You'll see the name Sobrato all over the valley. The family business constructed many of the buildings for high tech firms that created Silicon Valley. But as wealth was created, John Sobrato recognized that some were left behind.
They were homeless and needed emergency housing. They were sick and needed cancer care, even if they couldn't afford it. He even set up three centers to house non-profit agencies addressing community needs, charging them only $1 a year for rent.
"He really is the kind of guy that you can sit down and get to the root of the problem and he's really curious and interested in in and wants to understand it. So I really appreciate not just the emotional commitment I believe they have to the causes, but the intellectual desire to truly understand them," said Jenny Niklaus, the CEO of HomeFirst.
John turns 75 in two weeks. He and his son have joined Warren Buffet's pledge to give away their wealth. Not just half of it, as the pledge specifies, but all of it.
His alma mater, Santa Clara University, is a beneficiary. As we walked the campus, he mentioned Valley Medical Center where a new facility under construction will be called the Sobrato pavilion.

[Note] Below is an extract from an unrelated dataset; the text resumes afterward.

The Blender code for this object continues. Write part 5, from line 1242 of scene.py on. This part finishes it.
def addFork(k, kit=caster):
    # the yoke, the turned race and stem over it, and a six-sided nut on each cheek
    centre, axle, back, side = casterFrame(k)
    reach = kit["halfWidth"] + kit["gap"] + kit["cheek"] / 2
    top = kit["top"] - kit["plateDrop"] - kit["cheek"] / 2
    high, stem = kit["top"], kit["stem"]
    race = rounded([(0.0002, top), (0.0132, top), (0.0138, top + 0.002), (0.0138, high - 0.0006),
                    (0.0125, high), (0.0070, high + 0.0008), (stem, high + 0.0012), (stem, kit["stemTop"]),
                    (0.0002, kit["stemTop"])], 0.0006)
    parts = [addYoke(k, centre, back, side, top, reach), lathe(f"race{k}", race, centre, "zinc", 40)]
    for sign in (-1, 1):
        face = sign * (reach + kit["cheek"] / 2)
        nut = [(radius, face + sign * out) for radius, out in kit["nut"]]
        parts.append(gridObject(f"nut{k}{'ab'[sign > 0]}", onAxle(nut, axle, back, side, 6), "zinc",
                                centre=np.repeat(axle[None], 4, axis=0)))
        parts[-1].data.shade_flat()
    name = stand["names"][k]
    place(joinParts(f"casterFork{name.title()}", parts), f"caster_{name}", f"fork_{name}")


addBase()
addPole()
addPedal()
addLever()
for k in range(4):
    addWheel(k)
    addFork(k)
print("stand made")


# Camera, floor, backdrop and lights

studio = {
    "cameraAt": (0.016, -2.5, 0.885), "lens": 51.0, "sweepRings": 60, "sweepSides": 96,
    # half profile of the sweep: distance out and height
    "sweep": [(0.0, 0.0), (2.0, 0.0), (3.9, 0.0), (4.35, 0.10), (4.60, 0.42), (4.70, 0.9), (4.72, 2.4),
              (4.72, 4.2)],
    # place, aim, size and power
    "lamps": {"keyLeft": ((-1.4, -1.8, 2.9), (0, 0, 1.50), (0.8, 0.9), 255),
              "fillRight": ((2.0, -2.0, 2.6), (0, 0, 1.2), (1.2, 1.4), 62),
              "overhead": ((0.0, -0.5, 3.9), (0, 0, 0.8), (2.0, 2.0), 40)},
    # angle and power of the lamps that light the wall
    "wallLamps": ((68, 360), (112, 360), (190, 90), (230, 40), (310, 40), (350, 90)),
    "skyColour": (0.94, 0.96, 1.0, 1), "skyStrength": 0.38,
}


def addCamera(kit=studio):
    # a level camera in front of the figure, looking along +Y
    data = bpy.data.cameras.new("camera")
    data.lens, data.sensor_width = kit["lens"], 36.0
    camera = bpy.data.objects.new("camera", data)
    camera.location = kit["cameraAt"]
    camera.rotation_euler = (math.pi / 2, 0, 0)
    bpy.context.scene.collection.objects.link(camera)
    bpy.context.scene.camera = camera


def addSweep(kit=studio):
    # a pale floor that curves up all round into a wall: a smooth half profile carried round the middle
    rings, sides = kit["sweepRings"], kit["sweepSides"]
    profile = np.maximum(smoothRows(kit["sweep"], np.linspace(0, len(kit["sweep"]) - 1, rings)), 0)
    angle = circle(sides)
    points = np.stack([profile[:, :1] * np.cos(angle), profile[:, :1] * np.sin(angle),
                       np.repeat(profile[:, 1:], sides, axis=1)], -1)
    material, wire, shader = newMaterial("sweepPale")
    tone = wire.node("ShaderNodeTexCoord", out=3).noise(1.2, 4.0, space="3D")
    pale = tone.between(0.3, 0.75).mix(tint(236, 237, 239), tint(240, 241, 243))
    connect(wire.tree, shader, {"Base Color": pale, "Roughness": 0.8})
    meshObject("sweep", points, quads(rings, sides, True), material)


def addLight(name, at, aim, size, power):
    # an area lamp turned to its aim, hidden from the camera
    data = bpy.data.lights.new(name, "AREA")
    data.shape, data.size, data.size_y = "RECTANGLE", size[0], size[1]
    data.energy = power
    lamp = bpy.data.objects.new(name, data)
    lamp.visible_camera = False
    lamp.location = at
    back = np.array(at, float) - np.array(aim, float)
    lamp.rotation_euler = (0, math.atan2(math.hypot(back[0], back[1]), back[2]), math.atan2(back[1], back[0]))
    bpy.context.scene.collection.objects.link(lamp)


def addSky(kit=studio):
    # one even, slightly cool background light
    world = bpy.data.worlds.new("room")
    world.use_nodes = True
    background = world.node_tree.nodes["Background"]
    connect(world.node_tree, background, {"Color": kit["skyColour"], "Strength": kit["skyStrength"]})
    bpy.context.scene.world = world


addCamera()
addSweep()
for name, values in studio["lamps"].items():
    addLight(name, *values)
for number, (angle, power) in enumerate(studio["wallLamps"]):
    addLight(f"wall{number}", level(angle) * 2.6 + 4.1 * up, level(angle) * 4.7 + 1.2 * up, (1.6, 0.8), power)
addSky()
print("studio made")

He has given $5 million to help buy furniture and other equipment. The board of supervisors recognized that gift with a proclamation.
"Valley Medical Center takes anyone, regardless of their ability to pay, whether they're undocumented, documented, it doesn't matter. They get absolutely excellent care and so we want to support that effort," said John.

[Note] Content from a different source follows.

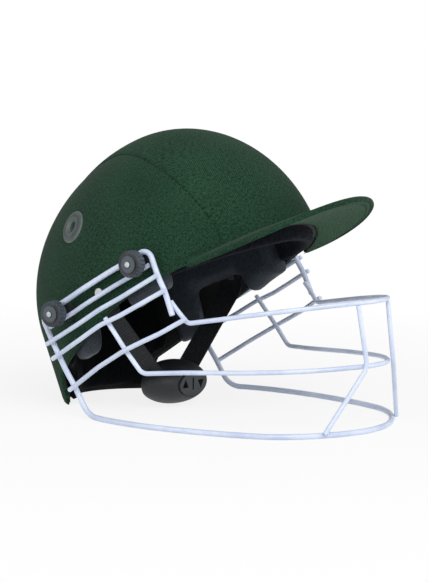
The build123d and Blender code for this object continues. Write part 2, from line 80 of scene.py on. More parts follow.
# The peak: its dip forwards, its height at the origin, the radius of its arch and how far across that runs,
# and the half ellipse of its outline
PEAK_DIP = math.radians(3.0)
PEAK_RISE = 15.3
PEAK_ARCH = 290.0
PEAK_ARCH_END = 100.0
PEAK_HALF_WIDTH = 91.0
PEAK_REACH = 130.0
PEAK_CENTRE = -55.0
PEAK_ROOT_GAP = 0.3

# Where the eyelets sit on the form, and the hole cut for them
EYELET = np.array([83.1, 45.8, 70.1])
EYELET_CUT = 9.0

# Hems from the inside round to the outside: the side panels' as rise above the rim and depth under the form,
# the centre panel's as its share of the distance from the origin and rise
SIDE_HEM = ((0.2, 2.2), (-0.5, 1.9), (-0.8, 1.2), (-0.6, 0.5), (0.3, 0.05))
FRONT_HEM = ((0.981, 0.2), (0.985, -0.7), (0.993, -0.8))
BACK_HEM = ((0.994, -0.4), (0.989, -0.4), (0.985, 0.3))
# Height of a hem that the helmet stands on
FLOOR_CLEARANCE = 0.02

# How far the cloth stands off the form between its seams, and how soon beside one; the width of a seam's dip;
# and how far from the seam the topstitching runs
SIDE_STAND, SIDE_STAND_RUN = 0.35, 16.0
CENTRE_STAND, CENTRE_STAND_RUN = 1.5, 3.0
SEAM_DIP_WIDTH = 2.0
TOPSTITCH_OFFSET = 3.2
# Mesh rows of the panels: round the side and up it, and over the centre
SIDE_TURNS, SIDE_CLIMBS = 120, 64
CENTRE_ANGLES = 140

# The peak's cloths: distance from the board's middle, how much they puff and how soon, and how far inside the
# outline they and their stitches end; then the welt, with the way round it on the flat cloth
PEAK_CLOTH_OFFSET = 2.05
PEAK_PUFF, PEAK_PUFF_RUN = 0.5, 5.0
PEAK_EDGE_INSET = 1.6
PEAK_STITCH_INSET = 5.8
WELT_RADIUS, WELT_GIRTH, WELT_SIDES = 2.45, 15.4, 16

# Depths under the form: the shell's inner face as the pads meet it, and the faces of each pad
PAD_OUTER = 4.9
BAND_INNER = 16.4
EAR_INNER = 23.6
NAPE_OUTER, NAPE_INNER = 4.7, 16.2
CROWN_OUTER, CROWN_INNER = 5.0, 15.2
# Heights of the pads' edges over the widest level, and over the rim where the edge follows that
BAND_LOW, BAND_HIGH = -4.8, 31.5
EAR_OVER_RIM, EAR_HIGH = -7.6, 37.5
NAPE_OVER_RIM, NAPE_HIGH = 1.2, 17.5
CROWN_LOW, CROWN_HIGH = 53.0, 116.0
# How far the ear pad hangs lower on each side of the strap
LOBE_HANG = 5.0
# Channels in the crown pad, as depth and as distance to each side
CHANNEL_DEPTH, CHANNEL_HALF = 5.0, 5.0

# The strap's line as across and up, the run of its bend, its place from front to back, and the webbing's section
STRAP_TOP = np.array([94.2, 120.7])
STRAP_CORNER = np.array([94.2, 96.5])
STRAP_END = np.array([25.0, 30.9])
STRAP_BEND_RUN = 11.0
STRAP_BACK = 40.2
WEBBING_HALF_WIDTH, WEBBING_HALF_THICKNESS = 11.9, 0.7

# The photograph's camera: turned to the wearer's right, raised, leant, and how far off in metres
CAMERA_AZIMUTH, CAMERA_ELEVATION, CAMERA_ROLL = math.radians(-55), math.radians(6.28), math.radians(0.84)
CAMERA_AIM = Vector((0, -0.006, 0.1055))
CAMERA_DISTANCE = 1.7
SENSOR_WIDTH = 36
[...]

Sobrato Philanthropies has given away nearly $263 million over the past 17 years to non-profits, including $92 million from family members, $63 million in grants, $63 million in land and building donations, and $39 million in leases and support for three non-profit centers.
Sobrato doesn't just donate money. He shares their passion.
"He wants to be in the classrooms, he wants be out in the community. I know he's toured some of the homeless destinations. That is the kind of family that they are, and that is the kind of person he is. So he's not just giving of his money, he's giving of his passion," said Rick Williams, the Sobrato Family Foundation CEO.
And the valley that made him and his family rich is all the richer because of their philanthropy.